You need to determine the character encoding of the document and then
transcode the byte stream to from the determined encoding to UTF-8.
There are a number of rules how to determine the character encoding of
text/html resources, these are unfortunately underspecified and contra-
dict each other and, worse, most documents do not have any encoding
information which means you would have to "guess" an encoding, or are
encoded using a different encoding than what they declare, in these
cases you would need to either reject the document or attempt to recover
from such problems.

There is a HTML::Encoding module on CPAN that can help you to determine
the encoding, but there are probably some bugs and the interface will
most certainly change once I get around to look at it again (I haven't
done so for years). It should however give a good starting point. If
that module (or similar code) does not yield in encoding information,
there is Encode::Guess which helps a bit to determine the encoding. More
sophisticated solutions than Encode::Guess are, AFAICT, not available on
CPAN. You could try to interface with or reuse code from some web
browsers, MSHTML for example would perform byte pattern analysis to
determine an encoding. A simpler approach would be to fallback to e.g.

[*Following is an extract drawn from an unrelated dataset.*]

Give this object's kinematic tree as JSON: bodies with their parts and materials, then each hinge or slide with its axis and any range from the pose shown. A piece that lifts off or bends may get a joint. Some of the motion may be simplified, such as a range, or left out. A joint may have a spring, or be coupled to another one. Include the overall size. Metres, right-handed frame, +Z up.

Windows-1252, what you would do depends on how good you would like the
results to be. Over at the W3C Markup Validator we currently attempt to
use information as HTML::Encoding would report it and if that fails,
fall back to UTF-8 and if the document is not decodable as UTF-8, the
document is rejected. Which means that lots of documents are rejected.

Once the input is UTF-8 encoded, you can use HTML::Parser as usual. I
am not sure whether it sets the UTF-8 flag, but either way, it should
report the data in the same encoding so you could set the flag later.